--- BEGIN ---
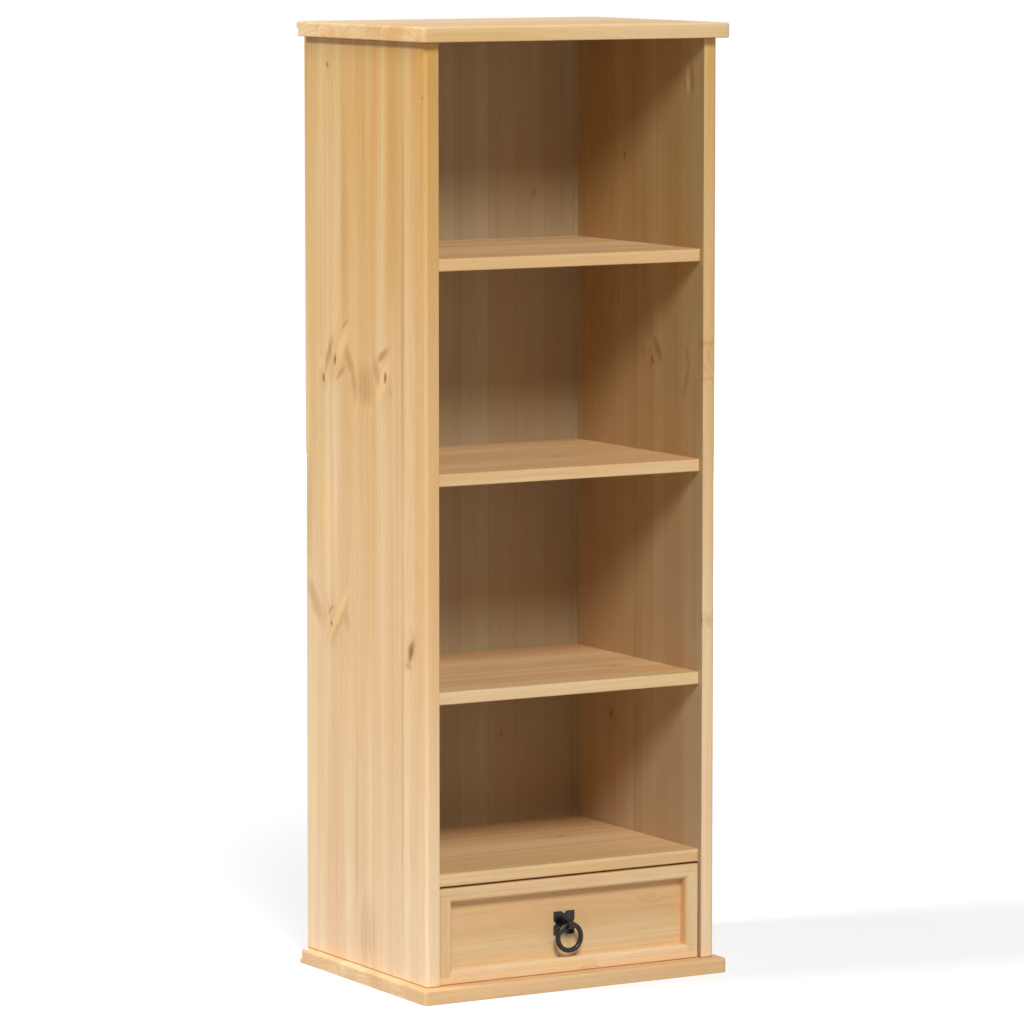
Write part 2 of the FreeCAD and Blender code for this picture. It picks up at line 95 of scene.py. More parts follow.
def calc(tree, operation, *values):
    made = add(tree, "ShaderNodeMath", dict(enumerate(values)), operation=operation)
    return made.outputs[0]


def vector_calc(tree, operation, *values):
    made = add(tree, "ShaderNodeVectorMath", dict(enumerate(values)), operation=operation)
    return made.outputs["Value" if operation == "LENGTH" else "Vector"]


def remap(tree, value, low, high, to_low=0.0, to_high=1.0):
    """Value runs smoothly from to_low at low to to_high at high, and stays there beyond."""
    inputs = {
        "Value": value,
        "From Min": low,
        "From Max": high,
        "To Min": to_low,
        "To Max": to_high,
    }
    made = add(tree, "ShaderNodeMapRange", inputs, interpolation_type="SMOOTHSTEP")
    return made.outputs["Result"]


def noise(tree, place, stretch, detail=2.0):
    """Cloudy values round 0.5. Stretch says how many clouds fit in a metre along each axis."""
    stretched = vector_calc(tree, "MULTIPLY", place, stretch)
    inputs = {"Vector": stretched, "Scale": 1.0, "Detail": detail, "Roughness": 0.55}
    return add(tree, "ShaderNodeTexNoise", inputs).outputs[0]


def even_noise(tree, place, clouds_per_metre, detail=2.0):
    """Cloudy values round 0.5, with clouds as wide as they are long."""
    return noise(tree, place, (clouds_per_metre,) * 3, detail)


def blend(tree, share, first, second):
    made = add(tree, "ShaderNodeMix", {0: share, 6: first, 7: second}, data_type="RGBA")
    return made.outputs[2]


def object_position(tree):
    return add(tree, "ShaderNodeTexCoord").outputs["Object"]


def new_material(name):
    """An empty material with its tree and its shader."""
    made = bpy.data.materials.new(name)
    made.use_nodes = True
    shader = made.node_tree.nodes["Principled BSDF"]
    return made, made.node_tree, shader


def wear(node_name, material):
    """A fixed mesh gets this material and no other."""
    slots = nodes[node_name].data.materials
    slots.clear()
    slots.append(material)


print("honey pine, linear:", [round(v, 3) for v in shade(230, 194, 146)])

# %% [markdown]
# ## Pine, grown in three dimensions
#
# A board is cut out of a trunk, so its pattern isn't printed on its faces: it is the trunk's
# yearly rings, cut through. An image could show one face, but the faces would not meet at the
# edges. So the rings are worked out in space, as distance from the heart of the tree, and each
# face shows its own cut through them, end grain too. The steps are:
#
# - where a point lies across, through and along the board
# - which glued strip it is in, because each strip comes from another piece of the trunk
# - how far it is from the heart, with a slow wander, because trees don't grow straight
# - a push outwards near every knot, which bends the rings into the eyes and arrows round it.

# %% Colours of pine
PALE_WOOD = shade(246, 213, 162)
HONEY_WOOD = shade(233, 188, 128)
PEACH_WOOD = shade(236, 182, 126)
# painted shade: a duller, darker brown laid on the faces that look into the cabinet, standing
# in for the shade in there
PAINTED_SHADE_BROWN = shade(148, 134, 102)
LATE_WOOD = shade(206, 152, 90)
KNOT_HALO = shade(216, 164, 112)
KNOT_BROWN = shade(190, 140, 80)
KNOT_HEART = shade(146, 94, 46)
STROKE_BROWN = shade(180, 120, 56)
STROKE_PALE = shade(254, 214, 146)
SEAM_BROWN = shade(160, 112, 64)
print("from pale to late wood, linear red:", round(PALE_WOOD[0], 3), round(LATE_WOOD[0], 3))

# %% Sizes in pine
RING = 0.0058          # one year's growth
HEART_DEPTH = 0.046    # from the middle of the board to the heart of the tree
WANDER = 0.05          # how far the heart strays along a board
STRIP_JUMP = 3.7       # from one glued strip to the next, in the trunk
RING_WAVE = 0.9        # how far a ring waves, in years
DARKEST = 0.8          # share of a year after which its wood is darkest
SEAM = 0.0005          # half the width of a glue line, which fades out over twice that
FACE_START = 0.0008    # a tint that lies on one face only starts this far under the face
FACE_FULL = 0.0002     # and has its full strength from here on
# painted shade: a thin brown line at both ends of an upright board, where it meets the base and
# the top
LINE_START = 0.0020    # the brown line at a board's end starts this far from the end
LINE_FULL = 0.0006     # and has its full strength from here on
RELIEF = 0.0003        # height of the fibres and rings that the light catches
THROUGH = 100.0        # knots and strokes go right through a board

# Clouds in a metre of wood, as (across, through, along). The fewer there are along the board,
# the longer the streaks that they make.
HEART_WANDER = (1.0, 1.0, 1.3)
HEART_SWAY = (9.0, 9.0, 2.6)
RING_WAVES = (70.0, 70.0, 5.0)
RAGGED_EDGES = (160.0, 160.0, 90.0)
BROAD_BANDS = (19.0, 19.0, 0.7)
FLUSHES = (46.0, 46.0, 0.8)
STREAKS = (190.0, 190.0, 1.2)
BLOTCHES = (7.0, 7.0, 2.2)
FIBRES = (1300.0, 1300.0, 16.0)
RESIN_DUCTS = (900.0, 900.0, 45.0)

AXES = {"X": 0, "Y": 1, "Z": 2}

# A knot: where it is across and along the board, half its reach each way, how far it leans
# in degrees, how many rings it pushes aside, and its solid core as a share of its reach
Knot = namedtuple("Knot", "across along half_width half_height lean push core")

# A stroke of the figure: its ends as (across, along), half its width, and how brown it is,
# or below 0 how pale
Stroke = namedtuple("Stroke", "start end half_width tone")
print("rings in a metre of trunk:", round(1 / RING))

# %% Where a point lies in its board


def grain_place(tree, node_name, across, along):
    """Position as (across, through, along), from the middle of the board."""
    through = ({"X", "Y", "Z"} - {across, along}).pop()
    middle = middle_of(node_name)
    centred = vector_calc(tree, "SUBTRACT", object_position(tree), tuple(middle))
    parts = add(tree, "ShaderNodeSeparateXYZ", {0: centred}).outputs
    ordered = {i: parts[AXES[axis]] for i, axis in enumerate((across, through, along))}
    place = add(tree, "ShaderNodeCombineXYZ", ordered).outputs[0]
    return place, Vector((middle[AXES[across]], middle[AXES[along]]))


def strips(tree, sideways, seams, half_width):
    """The number of the glued strip and the distance from the strip's middle line."""
    edges = [-half_width, *seams, half_width]
    middles = [(a + b) / 2 for a, b in zip(edges, edges[1:])]
    number = 0.0
    middle = middles[0]
    for seam, here, beyond in zip(seams, middles, middles[1:]):
        past = calc(tree, "GREATER_THAN", sideways, seam)
        number = calc(tree, "ADD", number, past)
        middle = calc(tree, "MULTIPLY_ADD", past, beyond - here, middle)
    return number, calc(tree, "SUBTRACT", sideways, middle)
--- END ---
*WHAT TO DO:* Print the material once more, exactly.

*RESPONSE FOR THIS EXERCISE:*
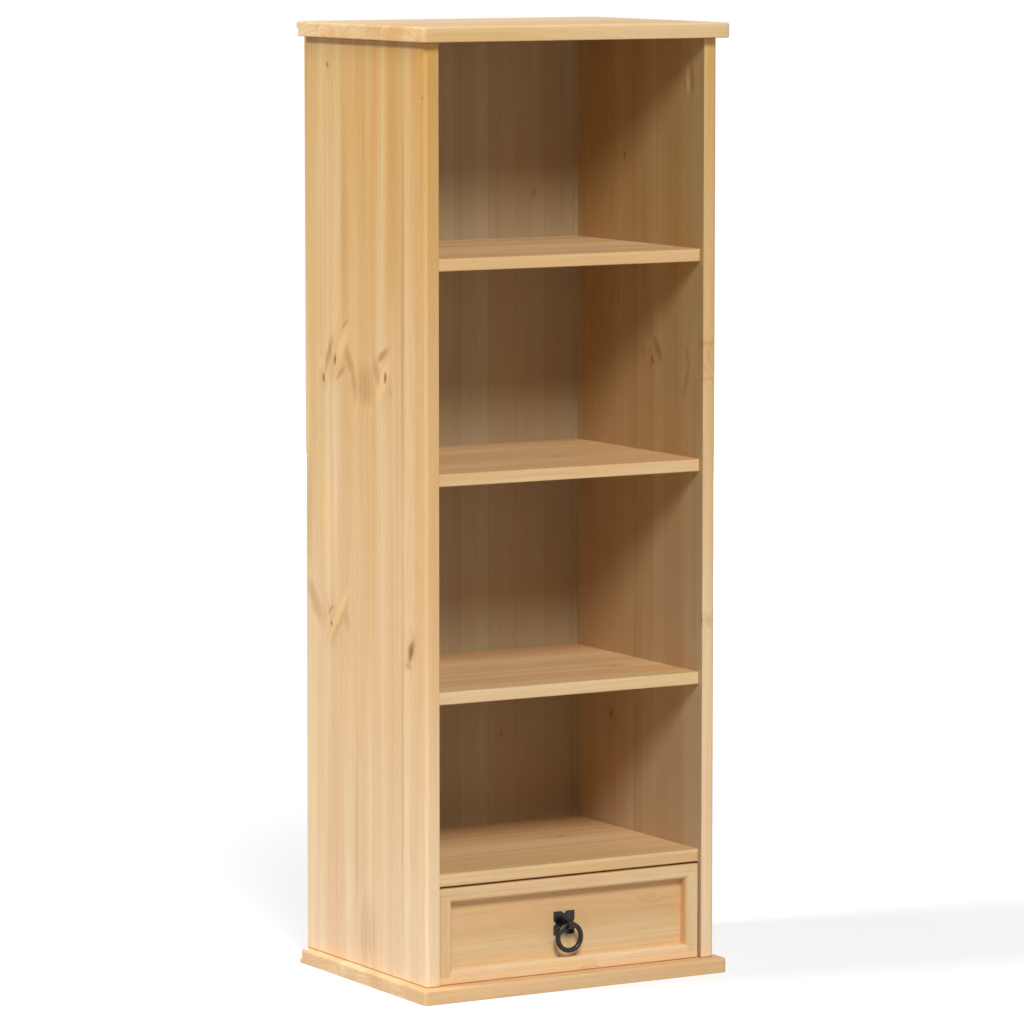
Write part 2 of the FreeCAD and Blender code for this picture. It picks up at line 95 of scene.py. More parts follow.
def calc(tree, operation, *values):
    made = add(tree, "ShaderNodeMath", dict(enumerate(values)), operation=operation)
    return made.outputs[0]


def vector_calc(tree, operation, *values):
    made = add(tree, "ShaderNodeVectorMath", dict(enumerate(values)), operation=operation)
    return made.outputs["Value" if operation == "LENGTH" else "Vector"]


def remap(tree, value, low, high, to_low=0.0, to_high=1.0):
    """Value runs smoothly from to_low at low to to_high at high, and stays there beyond."""
    inputs = {
        "Value": value,
        "From Min": low,
        "From Max": high,
        "To Min": to_low,
        "To Max": to_high,
    }
    made = add(tree, "ShaderNodeMapRange", inputs, interpolation_type="SMOOTHSTEP")
    return made.outputs["Result"]


def noise(tree, place, stretch, detail=2.0):
    """Cloudy values round 0.5. Stretch says how many clouds fit in a metre along each axis."""
    stretched = vector_calc(tree, "MULTIPLY", place, stretch)
    inputs = {"Vector": stretched, "Scale": 1.0, "Detail": detail, "Roughness": 0.55}
    return add(tree, "ShaderNodeTexNoise", inputs).outputs[0]


def even_noise(tree, place, clouds_per_metre, detail=2.0):
    """Cloudy values round 0.5, with clouds as wide as they are long."""
    return noise(tree, place, (clouds_per_metre,) * 3, detail)


def blend(tree, share, first, second):
    made = add(tree, "ShaderNodeMix", {0: share, 6: first, 7: second}, data_type="RGBA")
    return made.outputs[2]


def object_position(tree):
    return add(tree, "ShaderNodeTexCoord").outputs["Object"]


def new_material(name):
    """An empty material with its tree and its shader."""
    made = bpy.data.materials.new(name)
    made.use_nodes = True
    shader = made.node_tree.nodes["Principled BSDF"]
    return made, made.node_tree, shader


def wear(node_name, material):
    """A fixed mesh gets this material and no other."""
    slots = nodes[node_name].data.materials
    slots.clear()
    slots.append(material)


print("honey pine, linear:", [round(v, 3) for v in shade(230, 194, 146)])

# %% [markdown]
# ## Pine, grown in three dimensions
#
# A board is cut out of a trunk, so its pattern isn't printed on its faces: it is the trunk's
# yearly rings, cut through. An image could show one face, but the faces would not meet at the
# edges. So the rings are worked out in space, as distance from the heart of the tree, and each
# face shows its own cut through them, end grain too. The steps are:
#
# - where a point lies across, through and along the board
# - which glued strip it is in, because each strip comes from another piece of the trunk
# - how far it is from the heart, with a slow wander, because trees don't grow straight
# - a push outwards near every knot, which bends the rings into the eyes and arrows round it.

# %% Colours of pine
PALE_WOOD = shade(246, 213, 162)
HONEY_WOOD = shade(233, 188, 128)
PEACH_WOOD = shade(236, 182, 126)
# painted shade: a duller, darker brown laid on the faces that look into the cabinet, standing
# in for the shade in there
PAINTED_SHADE_BROWN = shade(148, 134, 102)
LATE_WOOD = shade(206, 152, 90)
KNOT_HALO = shade(216, 164, 112)
KNOT_BROWN = shade(190, 140, 80)
KNOT_HEART = shade(146, 94, 46)
STROKE_BROWN = shade(180, 120, 56)
STROKE_PALE = shade(254, 214, 146)
SEAM_BROWN = shade(160, 112, 64)
print("from pale to late wood, linear red:", round(PALE_WOOD[0], 3), round(LATE_WOOD[0], 3))

# %% Sizes in pine
RING = 0.0058          # one year's growth
HEART_DEPTH = 0.046    # from the middle of the board to the heart of the tree
WANDER = 0.05          # how far the heart strays along a board
STRIP_JUMP = 3.7       # from one glued strip to the next, in the trunk
RING_WAVE = 0.9        # how far a ring waves, in years
DARKEST = 0.8          # share of a year after which its wood is darkest
SEAM = 0.0005          # half the width of a glue line, which fades out over twice that
FACE_START = 0.0008    # a tint that lies on one face only starts this far under the face
FACE_FULL = 0.0002     # and has its full strength from here on
# painted shade: a thin brown line at both ends of an upright board, where it meets the base and
# the top
LINE_START = 0.0020    # the brown line at a board's end starts this far from the end
LINE_FULL = 0.0006     # and has its full strength from here on
RELIEF = 0.0003        # height of the fibres and rings that the light catches
THROUGH = 100.0        # knots and strokes go right through a board

# Clouds in a metre of wood, as (across, through, along). The fewer there are along the board,
# the longer the streaks that they make.
HEART_WANDER = (1.0, 1.0, 1.3)
HEART_SWAY = (9.0, 9.0, 2.6)
RING_WAVES = (70.0, 70.0, 5.0)
RAGGED_EDGES = (160.0, 160.0, 90.0)
BROAD_BANDS = (19.0, 19.0, 0.7)
FLUSHES = (46.0, 46.0, 0.8)
STREAKS = (190.0, 190.0, 1.2)
BLOTCHES = (7.0, 7.0, 2.2)
FIBRES = (1300.0, 1300.0, 16.0)
RESIN_DUCTS = (900.0, 900.0, 45.0)

AXES = {"X": 0, "Y": 1, "Z": 2}

# A knot: where it is across and along the board, half its reach each way, how far it leans
# in degrees, how many rings it pushes aside, and its solid core as a share of its reach
Knot = namedtuple("Knot", "across along half_width half_height lean push core")

# A stroke of the figure: its ends as (across, along), half its width, and how brown it is,
# or below 0 how pale
Stroke = namedtuple("Stroke", "start end half_width tone")
print("rings in a metre of trunk:", round(1 / RING))

# %% Where a point lies in its board


def grain_place(tree, node_name, across, along):
    """Position as (across, through, along), from the middle of the board."""
    through = ({"X", "Y", "Z"} - {across, along}).pop()
    middle = middle_of(node_name)
    centred = vector_calc(tree, "SUBTRACT", object_position(tree), tuple(middle))
    parts = add(tree, "ShaderNodeSeparateXYZ", {0: centred}).outputs
    ordered = {i: parts[AXES[axis]] for i, axis in enumerate((across, through, along))}
    place = add(tree, "ShaderNodeCombineXYZ", ordered).outputs[0]
    return place, Vector((middle[AXES[across]], middle[AXES[along]]))


def strips(tree, sideways, seams, half_width):
    """The number of the glued strip and the distance from the strip's middle line."""
    edges = [-half_width, *seams, half_width]
    middles = [(a + b) / 2 for a, b in zip(edges, edges[1:])]
    number = 0.0
    middle = middles[0]
    for seam, here, beyond in zip(seams, middles, middles[1:]):
        past = calc(tree, "GREATER_THAN", sideways, seam)
        number = calc(tree, "ADD", number, past)
        middle = calc(tree, "MULTIPLY_ADD", past, beyond - here, middle)
    return number, calc(tree, "SUBTRACT", sideways, middle)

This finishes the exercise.